Give back all the data exactly, line by line.
#### Record list
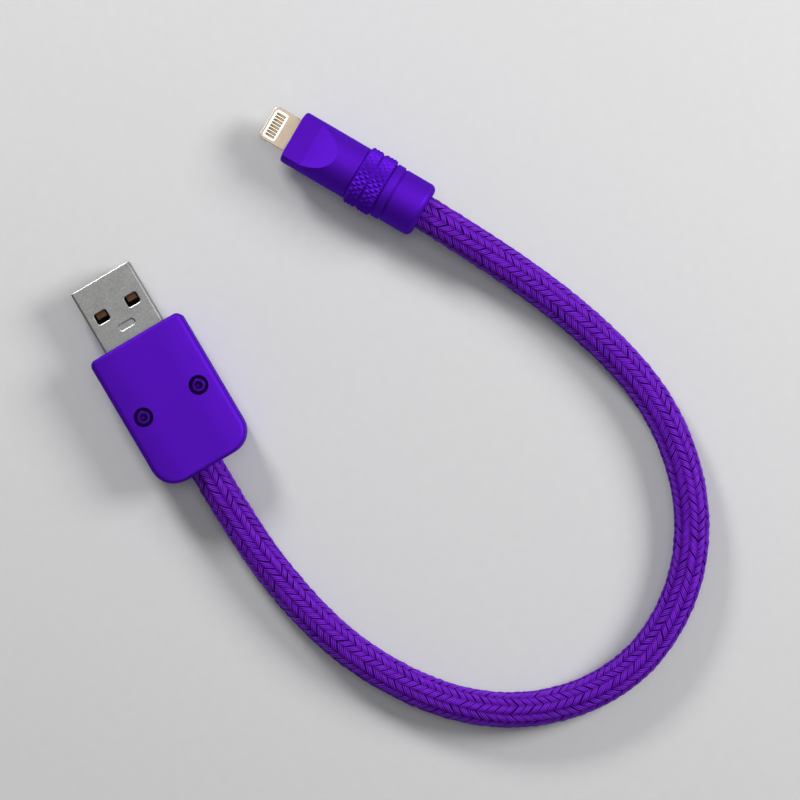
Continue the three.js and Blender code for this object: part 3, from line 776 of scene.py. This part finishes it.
# ---------- wide plug ----------
HOUSING_LOW = span("usb_housing_bottom", WIDE)[0]
HOUSING_HIGH = span("usb_housing_top", WIDE)[1]
HOUSING_W = HOUSING_HIGH[0] - HOUSING_LOW[0]
HOUSING_L = HOUSING_HIGH[1] - HOUSING_LOW[1]
HOUSING_HALF_H = HOUSING_HIGH[2]
HOUSING_MID_Y = (HOUSING_HIGH[1] + HOUSING_LOW[1]) / 2
HOUSING_FRONT_R = 1.15
HOUSING_REAR_R = 4.4
HOUSING_EDGE = 1.0
END_SHARE = 0.5  # width of the soft edge at the two ends, as a share of its width along the sides
PARTING_GAP = 0.03
PARTING_EDGE = 0.12
CROWN_FLAT = 3.5  # half width of the level middle of the crown
CROWN_DROP = 0.55
WALL = 1.5
SCREW_LOW, SCREW_HIGH = span("usb_screw_right", WIDE)
SCREW_X = (SCREW_LOW[0] + SCREW_HIGH[0]) / 2
SCREW_Y = (SCREW_LOW[1] + SCREW_HIGH[1]) / 2
HEAD_R = (SCREW_HIGH[0] - SCREW_LOW[0]) / 2
HEAD_HEIGHT = 1.4
SHANK_R = 0.7
COUNTERBORE_R = 1.75
RIM = 0.1  # chamfer around each counterbore
BOSS_R = 2.3
INSERT_HOLE = (1.35, 2.7)  # radius and depth from the parting plane
ROOM = (15.2, 20.4, 0.6)  # the hollow: width, length, corner radius
SHELL_LOW, SHELL_HIGH = span("usb_shell", WIDE)
SHELL_W = SHELL_HIGH[0] - SHELL_LOW[0]
SHELL_H = SHELL_HIGH[2] - SHELL_LOW[2]


def crown(x):
    """How far the top has fallen away at a distance from the middle line."""
    share = np.clip((np.abs(x) - CROWN_FLAT) / (HOUSING_W / 2 - CROWN_FLAT), 0, None)
    return CROWN_DROP * share ** 2


CROWN_LEAN = math.atan(float(crown(SCREW_X + 0.5) - crown(SCREW_X - 0.5)))


def housing_block():
    """One half of the housing as a solid: a rounded plan, a crowned top and a soft edge between them."""
    levels = [(PARTING_EDGE, None, PARTING_GAP), (0.0, None, PARTING_GAP + PARTING_EDGE)]
    levels += [(inset, drop, None) for inset, drop in quarter_round(HOUSING_EDGE, 8)]
    for inset in np.linspace(HOUSING_EDGE, HOUSING_W / 2 - 0.3, 14)[1:]:
        levels.append((inset, 0.0, None))
    rings = []
    for inset, drop, z in levels:
        front = max(HOUSING_FRONT_R - inset, 0.1)
        rear = max(HOUSING_REAR_R - inset, 0.15)
        outline = plan(HOUSING_W - 2 * inset, HOUSING_L - 2 * inset * END_SHARE, front, rear, 8, 16)
        outline = outline + np.array([0, HOUSING_MID_Y])
        if z is None:
            heights = HOUSING_HALF_H - crown(outline[:, 0]) - drop
            rings.append(np.column_stack([outline, heights]))
        else:
            rings.append(flat_ring(outline, z))
    return loft(rings)


def housing_cutters(is_top):
    """Everything that is taken out of a housing half."""
    room = prism(
        plan(*ROOM, None, 3), -HOUSING_HALF_H, HOUSING_HALF_H - WALL, (0, HOUSING_MID_Y + 0.2)
    )
    bosses = []
    for side in (-1, 1):
        boss = turned([(0, -9), (BOSS_R, -9), (BOSS_R, 9), (0, 9)], 40)
        bosses.append(upright(boss, side * SCREW_X, SCREW_Y))
    cutters = [cut(room, bosses)]
    shell_hole = plan(SHELL_W + 0.1, SHELL_H + 0.1, 0.62, 0.62, 6)
    cutters.append(bar(shell_hole, -4.0, 1.0))
    cord_hole = turned([(0, -5), (CORD_HOLE_R, -5), (CORD_HOLE_R, 5), (0, 5)], 64)
    cord_hole.transform(Matrix.Translation((CORD_EXIT.x / MM, HOUSING_LOW[1], 0)))
    cutters.append(cord_hole)
    surface = HOUSING_HALF_H - float(crown(SCREW_X))
    seat = SCREW_HIGH[2] - HEAD_HEIGHT
    for side in (-1, 1):
        if is_top:
            shank_hole_r = SHANK_R + 0.15
            profile = [(0, -1), (shank_hole_r, -1), (shank_hole_r, seat)]
            profile += [(COUNTERBORE_R, seat), (COUNTERBORE_R, surface + 1), (0, surface + 1)]
            cone_r = COUNTERBORE_R + 4 * RIM
            cone = [(0, -RIM), (COUNTERBORE_R, -RIM), (cone_r, 3 * RIM), (0, 3 * RIM)]
            rim = upright(turned(cone, 72), 0, 0)
            rim.transform(Matrix.Rotation(side * CROWN_LEAN, 4, "Y"))
            rim.transform(Matrix.Translation((side * SCREW_X, SCREW_Y, surface)))
            cutters.append(rim)
        else:
            hole_r, depth = INSERT_HOLE
            profile = [(0, -1), (hole_r, -1), (hole_r, depth), (0, depth)]
        cutters.append(upright(turned(profile, 72), side * SCREW_X, SCREW_Y))
    return cutters


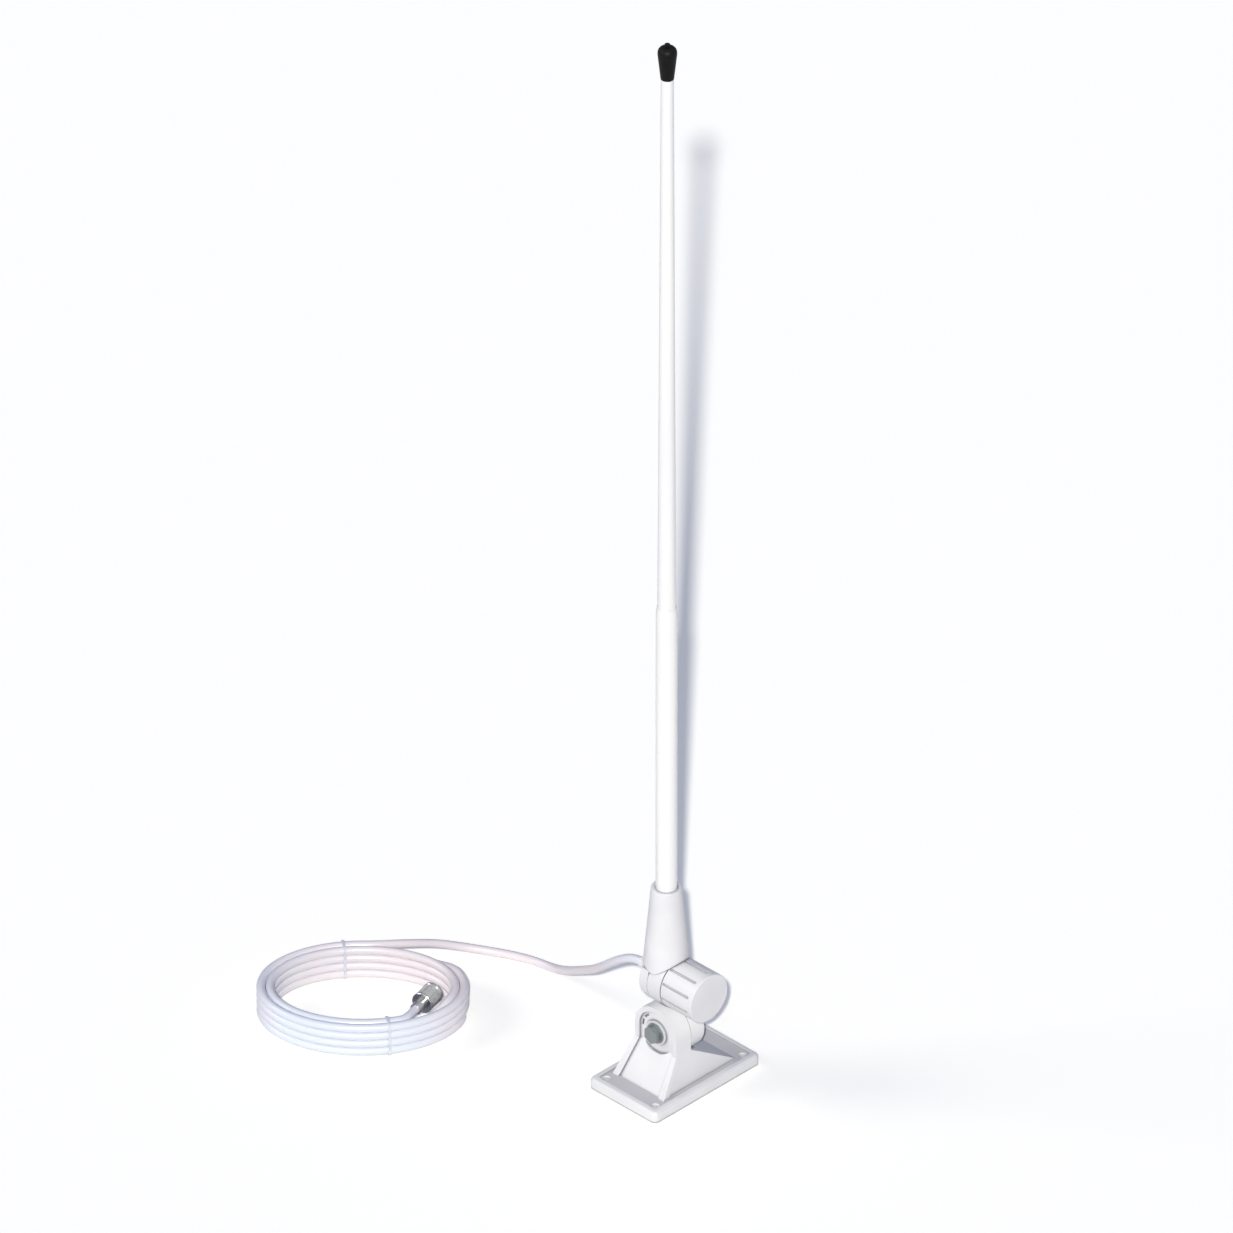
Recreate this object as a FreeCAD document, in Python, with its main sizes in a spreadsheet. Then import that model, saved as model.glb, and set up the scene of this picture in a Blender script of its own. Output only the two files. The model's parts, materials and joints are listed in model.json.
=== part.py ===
########
▸ Reply:
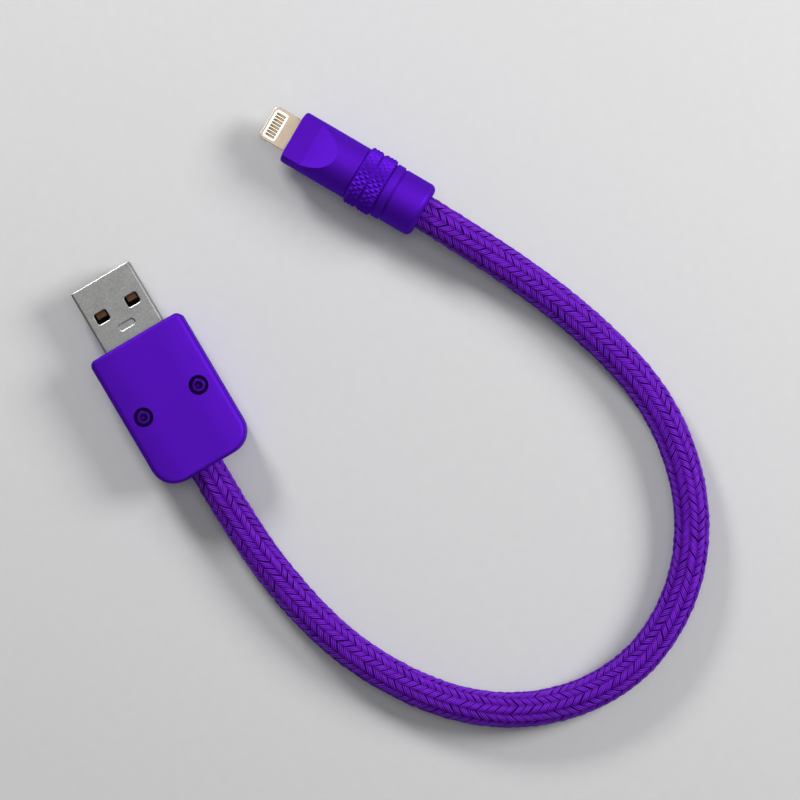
Continue the three.js and Blender code for this object: part 3, from line 776 of scene.py. This part finishes it.
# ---------- wide plug ----------
HOUSING_LOW = span("usb_housing_bottom", WIDE)[0]
HOUSING_HIGH = span("usb_housing_top", WIDE)[1]
HOUSING_W = HOUSING_HIGH[0] - HOUSING_LOW[0]
HOUSING_L = HOUSING_HIGH[1] - HOUSING_LOW[1]
HOUSING_HALF_H = HOUSING_HIGH[2]
HOUSING_MID_Y = (HOUSING_HIGH[1] + HOUSING_LOW[1]) / 2
HOUSING_FRONT_R = 1.15
HOUSING_REAR_R = 4.4
HOUSING_EDGE = 1.0
END_SHARE = 0.5  # width of the soft edge at the two ends, as a share of its width along the sides
PARTING_GAP = 0.03
PARTING_EDGE = 0.12
CROWN_FLAT = 3.5  # half width of the level middle of the crown
CROWN_DROP = 0.55
WALL = 1.5
SCREW_LOW, SCREW_HIGH = span("usb_screw_right", WIDE)
SCREW_X = (SCREW_LOW[0] + SCREW_HIGH[0]) / 2
SCREW_Y = (SCREW_LOW[1] + SCREW_HIGH[1]) / 2
HEAD_R = (SCREW_HIGH[0] - SCREW_LOW[0]) / 2
HEAD_HEIGHT = 1.4
SHANK_R = 0.7
COUNTERBORE_R = 1.75
RIM = 0.1  # chamfer around each counterbore
BOSS_R = 2.3
INSERT_HOLE = (1.35, 2.7)  # radius and depth from the parting plane
ROOM = (15.2, 20.4, 0.6)  # the hollow: width, length, corner radius
SHELL_LOW, SHELL_HIGH = span("usb_shell", WIDE)
SHELL_W = SHELL_HIGH[0] - SHELL_LOW[0]
SHELL_H = SHELL_HIGH[2] - SHELL_LOW[2]


def crown(x):
    """How far the top has fallen away at a distance from the middle line."""
    share = np.clip((np.abs(x) - CROWN_FLAT) / (HOUSING_W / 2 - CROWN_FLAT), 0, None)
    return CROWN_DROP * share ** 2


CROWN_LEAN = math.atan(float(crown(SCREW_X + 0.5) - crown(SCREW_X - 0.5)))


def housing_block():
    """One half of the housing as a solid: a rounded plan, a crowned top and a soft edge between them."""
    levels = [(PARTING_EDGE, None, PARTING_GAP), (0.0, None, PARTING_GAP + PARTING_EDGE)]
    levels += [(inset, drop, None) for inset, drop in quarter_round(HOUSING_EDGE, 8)]
    for inset in np.linspace(HOUSING_EDGE, HOUSING_W / 2 - 0.3, 14)[1:]:
        levels.append((inset, 0.0, None))
    rings = []
    for inset, drop, z in levels:
        front = max(HOUSING_FRONT_R - inset, 0.1)
        rear = max(HOUSING_REAR_R - inset, 0.15)
        outline = plan(HOUSING_W - 2 * inset, HOUSING_L - 2 * inset * END_SHARE, front, rear, 8, 16)
        outline = outline + np.array([0, HOUSING_MID_Y])
        if z is None:
            heights = HOUSING_HALF_H - crown(outline[:, 0]) - drop
            rings.append(np.column_stack([outline, heights]))
        else:
            rings.append(flat_ring(outline, z))
    return loft(rings)


def housing_cutters(is_top):
    """Everything that is taken out of a housing half."""
    room = prism(
        plan(*ROOM, None, 3), -HOUSING_HALF_H, HOUSING_HALF_H - WALL, (0, HOUSING_MID_Y + 0.2)
    )
    bosses = []
    for side in (-1, 1):
        boss = turned([(0, -9), (BOSS_R, -9), (BOSS_R, 9), (0, 9)], 40)
        bosses.append(upright(boss, side * SCREW_X, SCREW_Y))
    cutters = [cut(room, bosses)]
    shell_hole = plan(SHELL_W + 0.1, SHELL_H + 0.1, 0.62, 0.62, 6)
    cutters.append(bar(shell_hole, -4.0, 1.0))
    cord_hole = turned([(0, -5), (CORD_HOLE_R, -5), (CORD_HOLE_R, 5), (0, 5)], 64)
    cord_hole.transform(Matrix.Translation((CORD_EXIT.x / MM, HOUSING_LOW[1], 0)))
    cutters.append(cord_hole)
    surface = HOUSING_HALF_H - float(crown(SCREW_X))
    seat = SCREW_HIGH[2] - HEAD_HEIGHT
    for side in (-1, 1):
        if is_top:
            shank_hole_r = SHANK_R + 0.15
            profile = [(0, -1), (shank_hole_r, -1), (shank_hole_r, seat)]
            profile += [(COUNTERBORE_R, seat), (COUNTERBORE_R, surface + 1), (0, surface + 1)]
            cone_r = COUNTERBORE_R + 4 * RIM
            cone = [(0, -RIM), (COUNTERBORE_R, -RIM), (cone_r, 3 * RIM), (0, 3 * RIM)]
            rim = upright(turned(cone, 72), 0, 0)
            rim.transform(Matrix.Rotation(side * CROWN_LEAN, 4, "Y"))
            rim.transform(Matrix.Translation((side * SCREW_X, SCREW_Y, surface)))
            cutters.append(rim)
        else:
            hole_r, depth = INSERT_HOLE
            profile = [(0, -1), (hole_r, -1), (hole_r, depth), (0, depth)]
        cutters.append(upright(turned(profile, 72), side * SCREW_X, SCREW_Y))
    return cutters


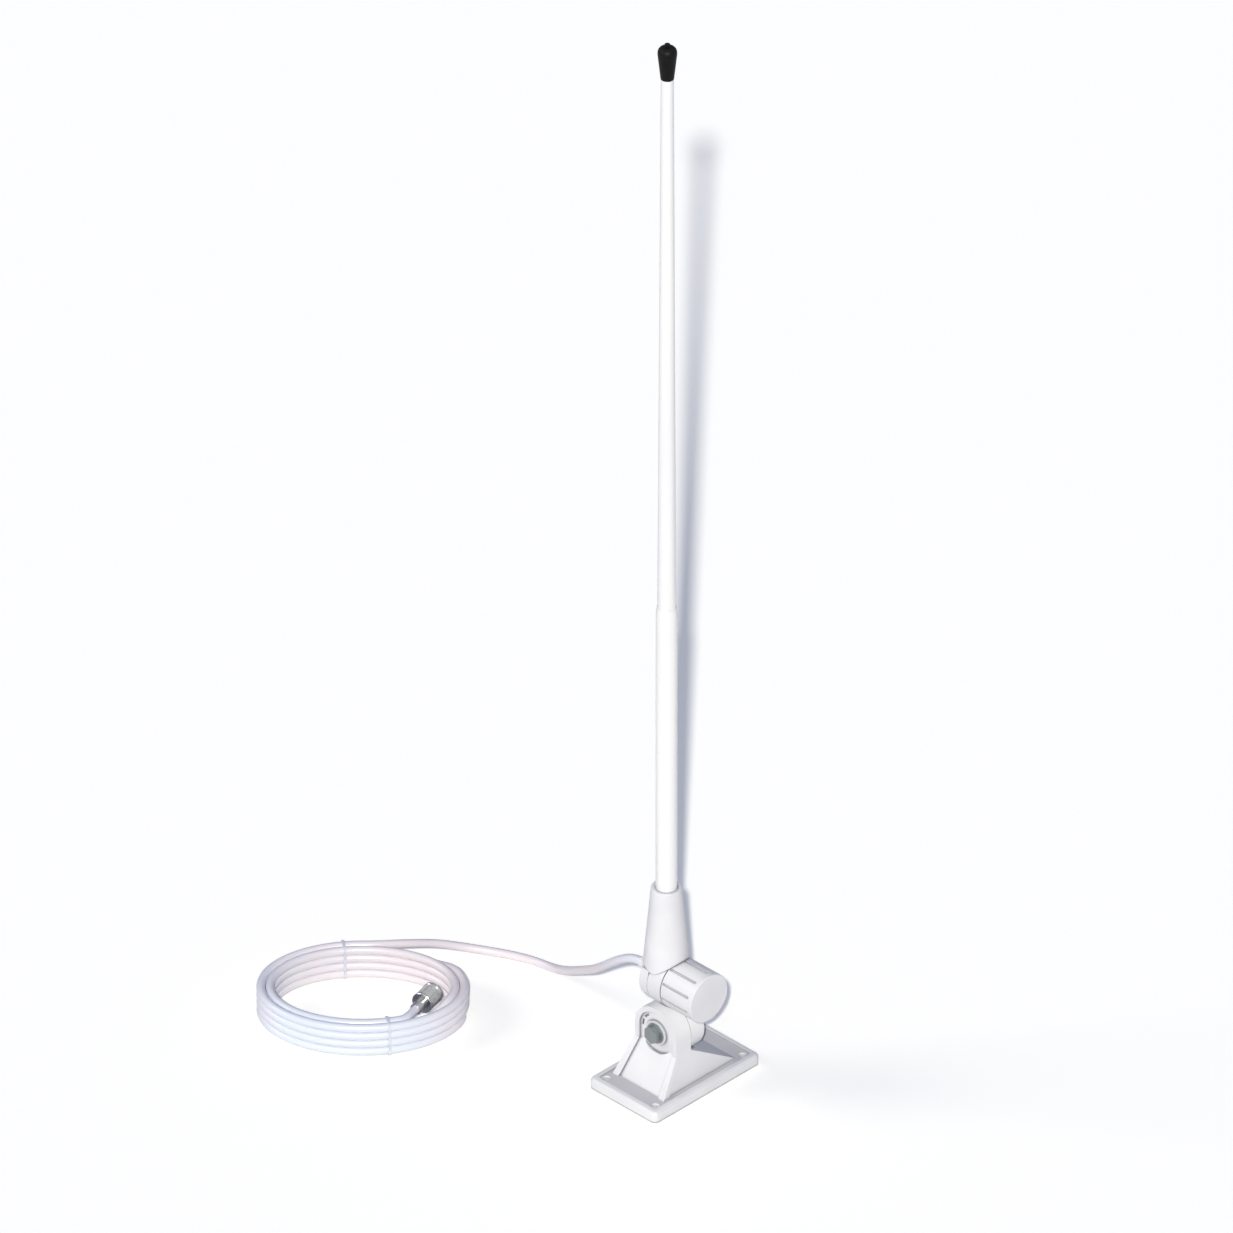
Recreate this object as a FreeCAD document, in Python, with its main sizes in a spreadsheet. Then import that model, saved as model.glb, and set up the scene of this picture in a Blender script of its own. Output only the two files. The model's parts, materials and joints are listed in model.json.
=== part.py ===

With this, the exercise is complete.